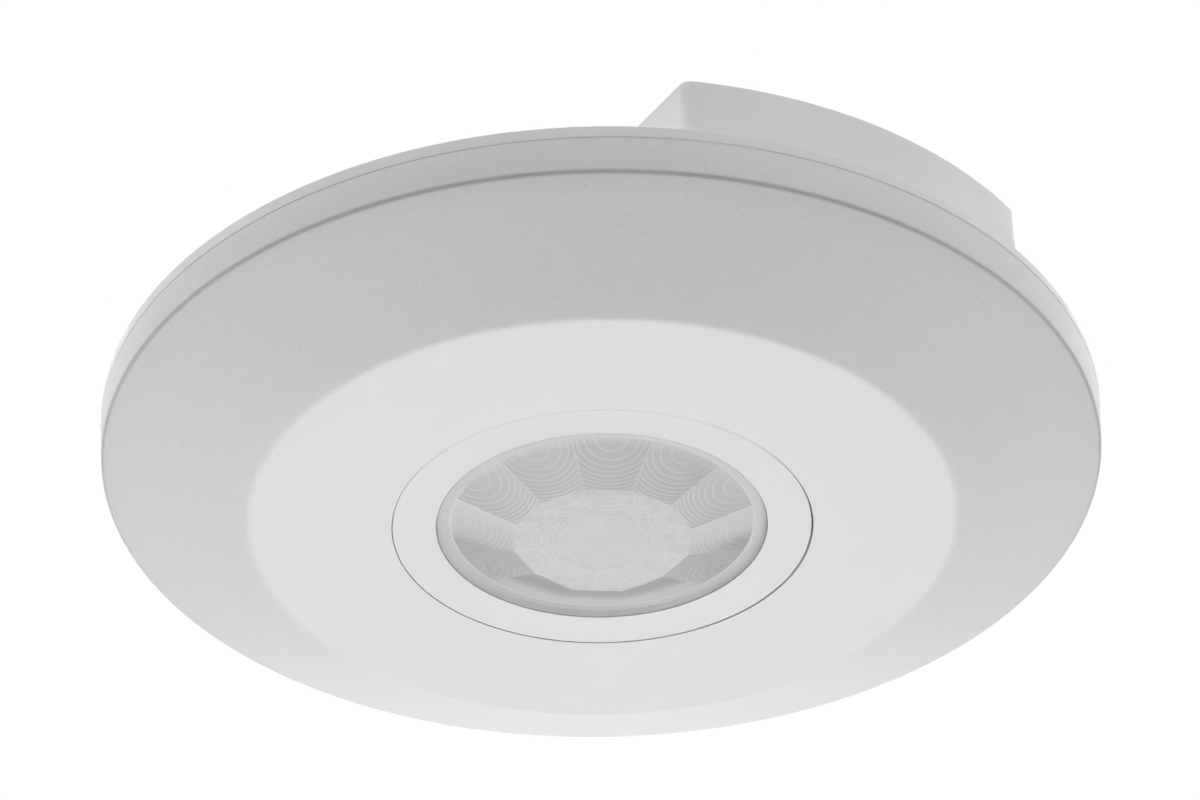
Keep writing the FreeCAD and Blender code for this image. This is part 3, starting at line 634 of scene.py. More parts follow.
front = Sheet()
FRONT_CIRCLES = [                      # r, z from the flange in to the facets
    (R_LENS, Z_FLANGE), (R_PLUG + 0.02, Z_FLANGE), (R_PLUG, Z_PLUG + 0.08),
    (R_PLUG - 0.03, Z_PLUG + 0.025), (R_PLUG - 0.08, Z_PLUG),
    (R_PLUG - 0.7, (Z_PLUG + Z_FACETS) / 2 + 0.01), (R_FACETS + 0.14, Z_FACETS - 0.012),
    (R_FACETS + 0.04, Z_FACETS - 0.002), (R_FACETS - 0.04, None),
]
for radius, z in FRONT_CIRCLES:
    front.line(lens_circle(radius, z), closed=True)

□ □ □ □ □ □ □

- DIRECTIVE -
Write the data back out verbatim.

- ANSWER FOR THE TASK -
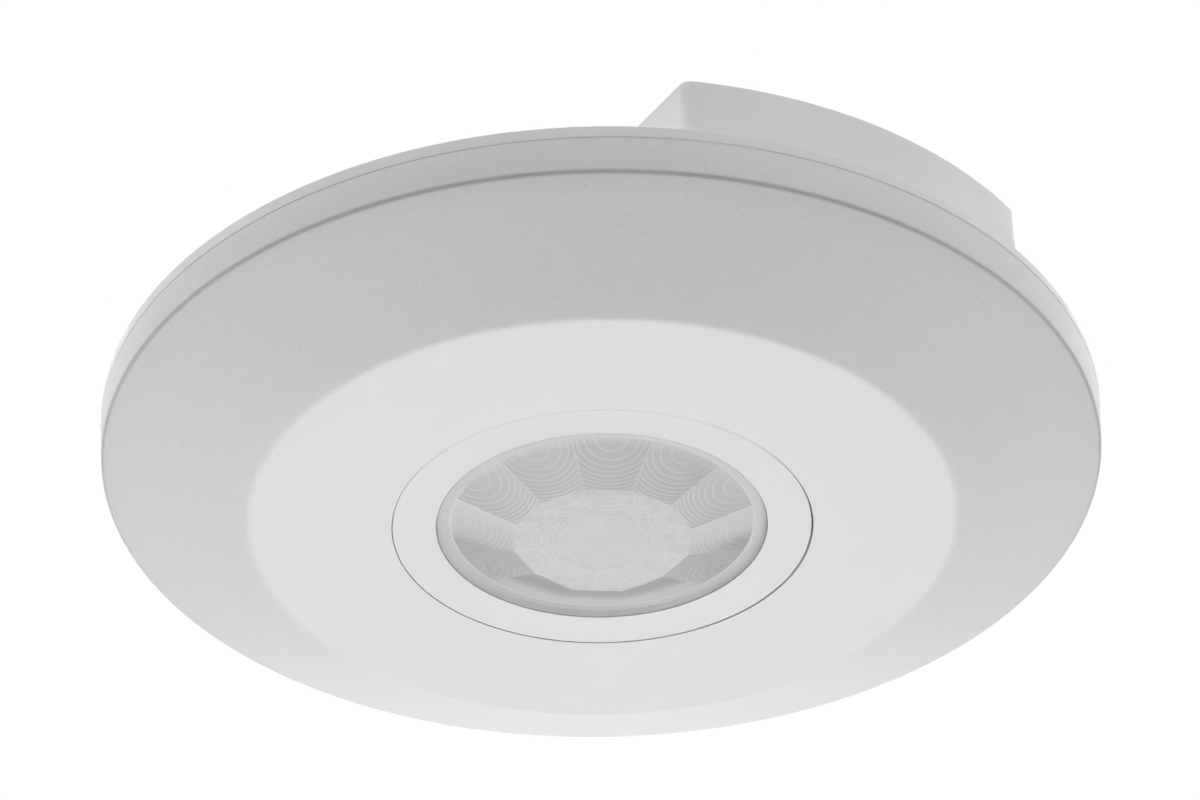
Keep writing the FreeCAD and Blender code for this image. This is part 3, starting at line 634 of scene.py. More parts follow.
front = Sheet()
FRONT_CIRCLES = [                      # r, z from the flange in to the facets
    (R_LENS, Z_FLANGE), (R_PLUG + 0.02, Z_FLANGE), (R_PLUG, Z_PLUG + 0.08),
    (R_PLUG - 0.03, Z_PLUG + 0.025), (R_PLUG - 0.08, Z_PLUG),
    (R_PLUG - 0.7, (Z_PLUG + Z_FACETS) / 2 + 0.01), (R_FACETS + 0.14, Z_FACETS - 0.012),
    (R_FACETS + 0.04, Z_FACETS - 0.002), (R_FACETS - 0.04, None),
]
for radius, z in FRONT_CIRCLES:
    front.line(lens_circle(radius, z), closed=True)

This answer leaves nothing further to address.